Number three would be Casanova. What that teaches me is the same stuff as Tarantino movies, basically, that knowledge of a breadth of cheap exploitation stuff which I know enough about to like but not enough to outnerd anyone. It's a spy comic, clearly in debt to Danger: Diabolik, but also referencing a bunch of stuff I don't know about at all. It's in one color, like old Barbarella comics, which was not a fact that I knew about said comics- I know Jane Fonda was in a movie I didn't see, but which this comic then informs me Paco Rabanne did costume design for. But yeah, it's a spy comic, and a fast-moving one, and I'm sure it has plot holes, just because of the speed it moves. But yeah, really, the only monthly comic that grabbed me, because it was the only one where I never knew where it was going, because that's how spy stuff operates. That weird stream-of-consciousness plotting. The writer of this also read that Esquire article George Saunders wrote about the kid that was meditating for days straight. The one I only heard about, but don't buy magazines so I was left in the dark. Yeah, breadth. It taught me things I didn't know.
Then there's Scott Pilgrim, where Bryan O'Malley talks about the shit I know, essentially, but he knows more. There's instinct where I have to think about things. Dan Nadel, dude that runs Picturebox, referred to it as "cute teenager stuff that I guess cute teenagers like" which, um, guilty, I guess. I thought it was really likable. It talked about stuff I understood, but you know, it was funny. And in such a good format. Every comic listed has been in a different format, this was released straight to 200-plus page chunks of stuff I hadn't read, digest size, readable at a fast pace but with enough happening to give it some heft, and had things happen for long enough that I was able to get highs of joy from it. Closer to a movie or a record in how it doesn't give you stuff to linger on, and is fairly immersive. It's the comic that feels closest to the feeling of watching a movie, but said movie is so pure so as to be someone else's lucid dreams. It's all in the confidence, and there's so much of it that when I first read it I thought it was the most confident comic I'd ever read. All of the drawings seem so organic and easy and FAST that they come off like living doodles, all of the plotting just seems intuitive. Even the meta stuff doesn't seem self-aware in the bad way, so much as a thing that happens in a stream of consciousness. Oh, and this and Casanova both had New Pornographers references, fun fact. But the difference being that in that book, it was a comic being written while listening to the New Pornographers, and in this, there's just a moment where, in your head, a New Pornographers song starts playing, if you know it.

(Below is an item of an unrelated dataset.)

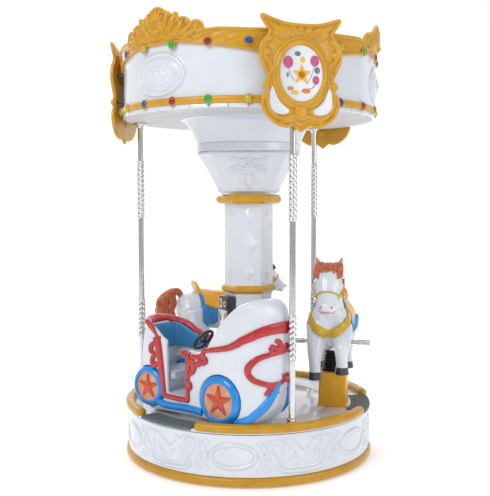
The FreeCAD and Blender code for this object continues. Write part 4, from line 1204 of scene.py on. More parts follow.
def pedestal():
    """A hollow box, open below, with a softened top edge and a small plinth."""
    rings = []
    for z, grow in (
        (0.3970, -0.0062), (0.2455, -0.0062), (0.2455, 0.006), (0.2465, 0.0075), (0.2520, 0.0075),
        (0.2545, 0.002), (0.300, 0.0015), (0.394, -0.0015), (0.4005, -0.004), (0.4030, -0.009),
        (0.4032, -0.030),
    ):
        hx, hy = 0.085 + grow, 0.0655 + grow
        outline = rounded_polygon([(hx, -hy), (hx, hy), (-hx, hy), (-hx, -hy)], 0.012, 5)
        rings.append(np.c_[outline[:, 0], outline[:, 1] - 0.420, np.full(len(outline), z)])
    return skin_sections(rings)


stands, screws = Clay(), Clay()
screw_head = lathe(
    [(0.0002, 0.4025), (0.0052, 0.4025), (0.0052, 0.4045), (0.0035, 0.4058), (0.0002, 0.4060)], 20,
)
for key in ("1", "2"):
    stands.add(pedestal(), lambda p, a=STATIONS[key]: turn(p, a))
    for x in (-0.070, 0.070):
        for y in (-0.4735, -0.3665):
            screws.add(screw_head, lambda p, a=STATIONS[key], c=(x, y): turn(p + (c[0], c[1], 0), a))
piece(
    "pedestal_boxes", stands.mesh(), "turntable", YELLOW, sharp=50, replaces=["pedestals"],
)
piece("pedestal_screws", screws.mesh(), "turntable", BRIGHT, sharp=40)

for key in ("1", "2"):
    outline = [(0.024, 0.4034), (0.054, 0.4034), (0.0555, 0.4050), (0.0545, 0.4075)]
    for i in range(6):
        base, top = 0.4085 + 0.0148 * i, 0.4085 + 0.0148 * (i + 1)
        peak = 0.0515 - 0.0028 * i
        outline += [
            (peak - 0.0105, base + 0.0012), (peak - 0.0115, base + 0.0024),
            (peak - 0.0015, (base + top) / 2 - 0.001), (peak, (base + top) / 2),
            (peak - 0.0015, (base + top) / 2 + 0.001),
        ]
    outline += [(0.0265, 0.4985), (0.030, 0.4995), (0.0345, 0.5010), (0.0345, 0.5046), (0.024, 0.5046)]
    ring = lathe(outline, 72)
    bellows = piece(
        f"rod_bellows_{key}", (turn(ring[0] + (0, -HORSE_AT, 0), STATIONS[key]), ring[1]), None,
        BLACK_RUBBER, sharp=60,
    )
    foot = Vector(turn([(0, -HORSE_AT, 0)], STATIONS[key])[0])
    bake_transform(bellows)
    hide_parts(f"bellows_{key}")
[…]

Tales Designed To Thrizzle is funnier than any other comic. Funnier even than that issue of Dork which was such a bargain. This is weirder, more charming, whereas that was darker and crasser. This is closer to the type of comedy I like, even though I thought that comic was funny. If John Hodgman drew this would pretty much be what he came up with.

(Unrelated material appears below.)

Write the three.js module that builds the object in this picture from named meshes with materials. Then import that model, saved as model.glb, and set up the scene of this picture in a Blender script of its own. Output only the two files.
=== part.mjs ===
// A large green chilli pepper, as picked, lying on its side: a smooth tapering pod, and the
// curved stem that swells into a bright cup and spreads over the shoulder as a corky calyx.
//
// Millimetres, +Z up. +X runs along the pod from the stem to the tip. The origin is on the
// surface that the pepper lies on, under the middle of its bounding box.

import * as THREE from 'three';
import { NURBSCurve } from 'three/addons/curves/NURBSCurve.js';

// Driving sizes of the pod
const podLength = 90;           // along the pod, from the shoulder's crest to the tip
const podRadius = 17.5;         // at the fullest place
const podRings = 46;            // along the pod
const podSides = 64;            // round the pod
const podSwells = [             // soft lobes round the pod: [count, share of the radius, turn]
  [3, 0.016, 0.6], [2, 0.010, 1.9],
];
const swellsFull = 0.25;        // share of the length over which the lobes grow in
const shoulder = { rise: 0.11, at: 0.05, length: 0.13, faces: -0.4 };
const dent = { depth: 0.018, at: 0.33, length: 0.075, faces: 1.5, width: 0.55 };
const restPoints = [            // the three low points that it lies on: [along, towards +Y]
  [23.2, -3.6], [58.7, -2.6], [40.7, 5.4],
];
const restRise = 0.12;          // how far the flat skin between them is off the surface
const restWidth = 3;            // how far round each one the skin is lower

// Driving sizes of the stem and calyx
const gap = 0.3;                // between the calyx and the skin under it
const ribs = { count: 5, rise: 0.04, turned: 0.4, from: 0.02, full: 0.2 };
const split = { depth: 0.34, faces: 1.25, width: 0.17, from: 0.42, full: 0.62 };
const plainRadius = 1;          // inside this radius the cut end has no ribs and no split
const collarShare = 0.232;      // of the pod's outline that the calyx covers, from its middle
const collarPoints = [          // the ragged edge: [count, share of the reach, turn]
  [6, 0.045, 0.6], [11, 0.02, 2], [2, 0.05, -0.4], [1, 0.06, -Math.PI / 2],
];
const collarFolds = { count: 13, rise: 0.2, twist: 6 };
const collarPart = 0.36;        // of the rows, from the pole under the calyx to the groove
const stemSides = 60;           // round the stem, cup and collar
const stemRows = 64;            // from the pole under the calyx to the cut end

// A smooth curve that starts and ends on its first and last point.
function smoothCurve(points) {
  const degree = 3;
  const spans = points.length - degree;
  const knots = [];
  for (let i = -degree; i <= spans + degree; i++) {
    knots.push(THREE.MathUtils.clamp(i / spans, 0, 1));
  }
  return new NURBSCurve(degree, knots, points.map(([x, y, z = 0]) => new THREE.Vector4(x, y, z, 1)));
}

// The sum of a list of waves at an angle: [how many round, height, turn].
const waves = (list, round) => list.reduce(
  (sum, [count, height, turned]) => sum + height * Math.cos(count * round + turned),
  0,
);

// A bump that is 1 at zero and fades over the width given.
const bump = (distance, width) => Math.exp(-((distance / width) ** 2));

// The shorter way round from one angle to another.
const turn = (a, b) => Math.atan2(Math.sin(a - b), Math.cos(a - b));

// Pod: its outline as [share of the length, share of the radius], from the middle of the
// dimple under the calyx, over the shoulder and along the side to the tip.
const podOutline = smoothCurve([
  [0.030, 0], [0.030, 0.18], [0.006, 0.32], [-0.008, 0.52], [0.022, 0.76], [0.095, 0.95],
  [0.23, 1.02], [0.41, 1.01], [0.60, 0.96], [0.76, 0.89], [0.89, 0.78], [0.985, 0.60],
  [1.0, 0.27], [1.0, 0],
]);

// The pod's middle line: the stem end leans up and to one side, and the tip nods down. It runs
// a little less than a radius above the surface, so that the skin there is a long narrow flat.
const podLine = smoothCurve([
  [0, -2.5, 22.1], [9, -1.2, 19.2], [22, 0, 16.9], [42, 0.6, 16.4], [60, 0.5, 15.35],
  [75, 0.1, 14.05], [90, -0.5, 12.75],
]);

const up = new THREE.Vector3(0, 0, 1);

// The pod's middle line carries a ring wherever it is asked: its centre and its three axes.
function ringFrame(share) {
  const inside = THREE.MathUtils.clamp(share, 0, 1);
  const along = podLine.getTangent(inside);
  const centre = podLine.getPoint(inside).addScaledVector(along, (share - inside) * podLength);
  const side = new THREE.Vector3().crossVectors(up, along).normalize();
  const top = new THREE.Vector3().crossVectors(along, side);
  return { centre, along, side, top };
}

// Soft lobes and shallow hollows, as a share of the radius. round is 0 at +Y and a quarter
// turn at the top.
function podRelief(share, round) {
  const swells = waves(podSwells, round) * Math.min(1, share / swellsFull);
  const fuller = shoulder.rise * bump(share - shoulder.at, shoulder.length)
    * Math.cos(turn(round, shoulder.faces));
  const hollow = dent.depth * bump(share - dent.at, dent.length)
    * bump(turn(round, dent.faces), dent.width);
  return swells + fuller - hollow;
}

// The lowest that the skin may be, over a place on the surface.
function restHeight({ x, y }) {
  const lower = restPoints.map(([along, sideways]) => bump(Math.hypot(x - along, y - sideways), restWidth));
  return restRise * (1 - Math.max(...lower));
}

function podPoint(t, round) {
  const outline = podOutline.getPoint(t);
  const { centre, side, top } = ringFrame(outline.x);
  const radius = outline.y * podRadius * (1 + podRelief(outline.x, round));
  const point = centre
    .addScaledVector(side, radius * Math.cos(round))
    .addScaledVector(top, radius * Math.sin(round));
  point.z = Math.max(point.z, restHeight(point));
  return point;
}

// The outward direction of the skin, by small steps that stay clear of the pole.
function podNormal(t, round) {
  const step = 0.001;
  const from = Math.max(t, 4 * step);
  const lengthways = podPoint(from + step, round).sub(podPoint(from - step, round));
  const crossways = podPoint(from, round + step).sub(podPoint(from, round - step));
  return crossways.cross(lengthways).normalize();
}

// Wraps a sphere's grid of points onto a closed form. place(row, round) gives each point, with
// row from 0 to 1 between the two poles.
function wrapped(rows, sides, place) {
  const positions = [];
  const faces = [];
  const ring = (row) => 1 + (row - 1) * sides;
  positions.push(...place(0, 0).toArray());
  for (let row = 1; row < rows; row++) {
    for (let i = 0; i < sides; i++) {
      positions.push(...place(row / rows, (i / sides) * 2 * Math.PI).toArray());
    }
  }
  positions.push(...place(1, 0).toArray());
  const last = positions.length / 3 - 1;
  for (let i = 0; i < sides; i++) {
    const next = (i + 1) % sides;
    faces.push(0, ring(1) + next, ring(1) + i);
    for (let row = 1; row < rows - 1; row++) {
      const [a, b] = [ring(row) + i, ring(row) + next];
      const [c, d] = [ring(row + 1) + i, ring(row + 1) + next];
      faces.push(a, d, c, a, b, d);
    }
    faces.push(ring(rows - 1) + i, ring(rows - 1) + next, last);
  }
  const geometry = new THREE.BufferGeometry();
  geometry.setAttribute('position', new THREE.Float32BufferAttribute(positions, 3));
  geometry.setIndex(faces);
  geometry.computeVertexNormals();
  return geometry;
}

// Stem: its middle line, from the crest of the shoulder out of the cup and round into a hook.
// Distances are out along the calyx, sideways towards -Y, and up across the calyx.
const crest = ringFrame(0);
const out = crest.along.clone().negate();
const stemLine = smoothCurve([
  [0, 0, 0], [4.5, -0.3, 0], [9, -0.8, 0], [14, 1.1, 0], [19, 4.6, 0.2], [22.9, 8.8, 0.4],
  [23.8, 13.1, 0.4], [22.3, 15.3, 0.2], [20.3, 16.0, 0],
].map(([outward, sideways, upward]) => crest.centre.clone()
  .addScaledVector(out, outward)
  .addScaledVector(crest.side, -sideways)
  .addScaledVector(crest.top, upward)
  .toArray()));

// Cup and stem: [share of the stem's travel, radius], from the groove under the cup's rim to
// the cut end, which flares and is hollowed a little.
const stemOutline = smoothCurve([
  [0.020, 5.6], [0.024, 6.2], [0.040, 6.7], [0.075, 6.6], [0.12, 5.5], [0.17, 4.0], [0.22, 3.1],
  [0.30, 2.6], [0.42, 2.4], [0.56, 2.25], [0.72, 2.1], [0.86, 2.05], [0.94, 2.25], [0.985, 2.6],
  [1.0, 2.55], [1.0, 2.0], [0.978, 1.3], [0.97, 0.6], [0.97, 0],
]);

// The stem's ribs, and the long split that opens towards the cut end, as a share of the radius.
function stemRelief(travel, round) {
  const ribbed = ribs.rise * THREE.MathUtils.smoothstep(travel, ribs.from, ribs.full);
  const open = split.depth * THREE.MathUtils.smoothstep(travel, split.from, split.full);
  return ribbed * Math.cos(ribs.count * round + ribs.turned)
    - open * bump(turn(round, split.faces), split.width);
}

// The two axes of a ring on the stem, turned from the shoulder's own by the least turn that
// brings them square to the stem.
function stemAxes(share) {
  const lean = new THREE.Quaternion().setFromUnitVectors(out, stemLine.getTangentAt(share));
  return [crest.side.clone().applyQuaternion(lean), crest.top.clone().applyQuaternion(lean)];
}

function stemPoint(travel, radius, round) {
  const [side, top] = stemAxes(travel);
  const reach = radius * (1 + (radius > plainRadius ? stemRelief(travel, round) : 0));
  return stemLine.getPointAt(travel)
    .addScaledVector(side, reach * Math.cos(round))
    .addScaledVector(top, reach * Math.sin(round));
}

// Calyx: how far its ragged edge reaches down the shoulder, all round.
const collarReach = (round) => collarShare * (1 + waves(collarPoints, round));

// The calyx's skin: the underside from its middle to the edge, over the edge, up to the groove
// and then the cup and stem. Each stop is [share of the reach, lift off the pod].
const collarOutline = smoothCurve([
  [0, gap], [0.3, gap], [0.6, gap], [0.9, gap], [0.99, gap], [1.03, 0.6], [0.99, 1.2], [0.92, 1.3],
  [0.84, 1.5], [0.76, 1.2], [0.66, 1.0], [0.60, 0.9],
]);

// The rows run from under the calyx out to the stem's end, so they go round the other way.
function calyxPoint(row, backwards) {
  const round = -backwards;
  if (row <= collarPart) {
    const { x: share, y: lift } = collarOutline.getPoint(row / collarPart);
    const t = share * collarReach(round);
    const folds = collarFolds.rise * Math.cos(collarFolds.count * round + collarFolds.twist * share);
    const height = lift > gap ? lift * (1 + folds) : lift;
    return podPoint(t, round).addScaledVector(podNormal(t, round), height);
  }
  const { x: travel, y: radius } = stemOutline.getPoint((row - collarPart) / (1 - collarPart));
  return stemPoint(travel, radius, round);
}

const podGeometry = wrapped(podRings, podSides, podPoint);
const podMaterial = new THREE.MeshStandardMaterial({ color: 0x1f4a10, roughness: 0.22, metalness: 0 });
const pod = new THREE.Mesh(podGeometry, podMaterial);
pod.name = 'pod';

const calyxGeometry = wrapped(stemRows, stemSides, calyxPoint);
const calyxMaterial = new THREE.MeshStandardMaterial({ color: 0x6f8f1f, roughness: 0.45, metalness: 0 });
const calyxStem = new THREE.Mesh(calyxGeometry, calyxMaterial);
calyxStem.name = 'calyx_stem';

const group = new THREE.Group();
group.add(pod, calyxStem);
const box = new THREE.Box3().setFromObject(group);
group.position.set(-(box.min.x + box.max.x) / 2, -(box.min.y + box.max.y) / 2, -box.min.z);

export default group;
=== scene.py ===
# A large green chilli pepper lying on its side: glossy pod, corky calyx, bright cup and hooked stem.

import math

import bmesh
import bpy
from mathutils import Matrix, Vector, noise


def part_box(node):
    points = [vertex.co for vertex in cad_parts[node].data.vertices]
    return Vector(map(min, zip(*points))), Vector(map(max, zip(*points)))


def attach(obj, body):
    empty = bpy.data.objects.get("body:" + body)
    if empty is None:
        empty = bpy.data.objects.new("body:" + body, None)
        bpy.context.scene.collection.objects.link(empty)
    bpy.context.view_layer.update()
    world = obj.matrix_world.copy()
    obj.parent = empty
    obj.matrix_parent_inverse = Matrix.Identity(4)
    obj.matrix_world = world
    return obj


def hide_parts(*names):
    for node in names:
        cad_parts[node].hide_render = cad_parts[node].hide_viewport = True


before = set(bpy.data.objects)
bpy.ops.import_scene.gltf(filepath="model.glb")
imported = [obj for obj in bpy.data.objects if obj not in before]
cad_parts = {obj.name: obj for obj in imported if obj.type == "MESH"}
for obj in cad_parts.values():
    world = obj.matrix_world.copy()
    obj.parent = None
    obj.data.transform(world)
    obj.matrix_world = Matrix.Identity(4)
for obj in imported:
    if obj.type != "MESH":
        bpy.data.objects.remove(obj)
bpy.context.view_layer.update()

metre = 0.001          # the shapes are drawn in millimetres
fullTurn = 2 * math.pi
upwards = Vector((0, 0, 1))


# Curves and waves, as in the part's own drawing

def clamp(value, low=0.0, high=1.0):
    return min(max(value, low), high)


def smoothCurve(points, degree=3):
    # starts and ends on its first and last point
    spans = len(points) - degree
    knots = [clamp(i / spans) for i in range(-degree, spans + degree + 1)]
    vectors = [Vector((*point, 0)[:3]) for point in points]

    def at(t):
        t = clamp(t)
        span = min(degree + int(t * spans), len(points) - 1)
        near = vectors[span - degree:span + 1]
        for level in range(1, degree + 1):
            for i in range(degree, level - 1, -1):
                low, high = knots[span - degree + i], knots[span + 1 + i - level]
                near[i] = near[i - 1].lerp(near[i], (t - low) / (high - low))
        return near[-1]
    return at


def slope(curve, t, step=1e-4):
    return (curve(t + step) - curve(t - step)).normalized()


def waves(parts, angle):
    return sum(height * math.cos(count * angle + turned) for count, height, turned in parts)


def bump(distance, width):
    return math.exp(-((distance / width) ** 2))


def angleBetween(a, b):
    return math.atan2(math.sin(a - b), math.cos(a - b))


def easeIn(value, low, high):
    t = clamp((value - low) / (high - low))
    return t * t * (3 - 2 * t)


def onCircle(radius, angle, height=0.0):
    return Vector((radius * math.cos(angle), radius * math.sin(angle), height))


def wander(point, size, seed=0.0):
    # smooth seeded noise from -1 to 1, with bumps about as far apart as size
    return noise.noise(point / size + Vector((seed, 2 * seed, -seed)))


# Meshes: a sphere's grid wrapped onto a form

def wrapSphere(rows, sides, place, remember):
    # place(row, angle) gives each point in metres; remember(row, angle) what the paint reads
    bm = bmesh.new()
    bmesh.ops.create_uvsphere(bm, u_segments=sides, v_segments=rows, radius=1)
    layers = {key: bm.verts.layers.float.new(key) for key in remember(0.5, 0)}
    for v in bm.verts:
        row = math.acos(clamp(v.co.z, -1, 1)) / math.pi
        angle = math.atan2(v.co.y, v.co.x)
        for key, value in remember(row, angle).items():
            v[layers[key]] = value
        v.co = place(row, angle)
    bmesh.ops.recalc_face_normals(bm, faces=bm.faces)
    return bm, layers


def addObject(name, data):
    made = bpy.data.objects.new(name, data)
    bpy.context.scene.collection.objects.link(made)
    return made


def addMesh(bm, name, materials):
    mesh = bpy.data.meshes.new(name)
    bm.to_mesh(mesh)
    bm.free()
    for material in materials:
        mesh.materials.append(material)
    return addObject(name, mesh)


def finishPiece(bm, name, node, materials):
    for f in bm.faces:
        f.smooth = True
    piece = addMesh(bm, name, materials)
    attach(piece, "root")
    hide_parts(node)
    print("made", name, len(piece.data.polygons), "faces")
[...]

Okay so now an albums list. I decided awhile ago that Paper Rad's Trash Talking was my album of the year. It's a DVD, but it's out on Load Records, and it functions closer to a record than a movie in terms of its non-narrative structure.
So, okay, here's a list I don't feel too strongly about. (I wish I'd heard Scott Walker, Juana Molina, The Goslings, Herbert, OOIOO, etc. Justin Timberlake, Earth)

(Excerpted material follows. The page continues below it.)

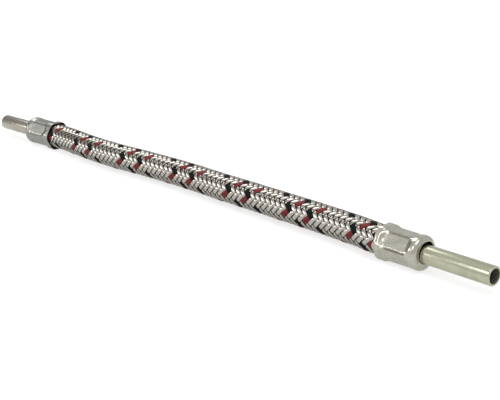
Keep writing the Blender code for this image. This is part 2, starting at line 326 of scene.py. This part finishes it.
def plait_section(width, lift):
    """Outline across a plait, from edge to edge over its wires and back below: (across, height)."""
    outline = []
    for point in range(2 * WIRES_IN_PLAIT + 1):
        share = point / WIRES_IN_PLAIT - 1
        height = WIRE_THICKNESS / 2 - (WIRE_VALLEY if point % 2 == 0 else 0) - PLAIT_CROWN * share ** 2
        if abs(share) == 1:
            height = -PLAIT_CROWN
        outline.append((share * width / 2, height + lift))
    outline.append((width * PLAIT_BACK, -WIRE_THICKNESS / 2))
    outline.append((-width * PLAIT_BACK, -WIRE_THICKNESS / 2))
    return np.array(outline)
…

2. Matmos- The Rose Has Teeth In The Mouth Of A Beast
3. Liars- Drum's Not Dead
4. Yo La Tengo- I Am Not Afraid Of You And I Will Beat Your Ass
5. Man Man- Six Demon Bag
6. Sunset Rubdown- Shut Up I Am Dreaming
7. Ghostface Killah- Fishscale
8. Califone- Roots And Crowns
9. Camera Obscura- Let's Get Out Of The Country
10. Wooden Wand And The Enablers -Spring Tour CD-R
11. Swan Lake- Beast Moans
12. J Dilla- Donuts
13. Islands- Return To The Sea
14. Nina Nastasia- On Leaving
15 might be Beirut. Spank Rock would be the rap album to come up if another were to come up. Wooden Wand's Gipsy Freedom is also a contender for the end but you know, the list is falling apart. I'll also admit that I don't even quite know what to think about that Liars album, I downloaded a rip that annoyed me with its low quality in a way that fucked me up and I fell asleep on first listen, only to be woken up by that amazing final track. Now that it's on vinyl at the house it's good, but still, so many of my early listens were tainted it's hard to judge. I don't like Joanna Newsom's voice but am half-tempted to pick up a copy of Ys for the sake of the benefit of the doubt. But that cover is pretty ridiculous. Swan Lake has Shary Boyle art! God, furthering the argument that that hippy-lady just has kind of bad aesthetics.
It's so late. Anyway, here's hoping I can make it up to Providence for that Wunderground show, and be back in Philly to see Black Dice/Excepter on January fifth, a show I learned about last night! (I made a Black Dice shirt and now they'll be able to see it!) And I think I'll spend New Year's Eve at the Khyber, seeing Paper Napkin, who I met last new year's eve, at another bar I was able to sneak into, but I wouldn't have had such luck at the Khyber. I turned twenty-one this year. Woop woop. But yes, bigger and brighter things. Next year in Jerusalem. (But I'll probably write more here between now and then.)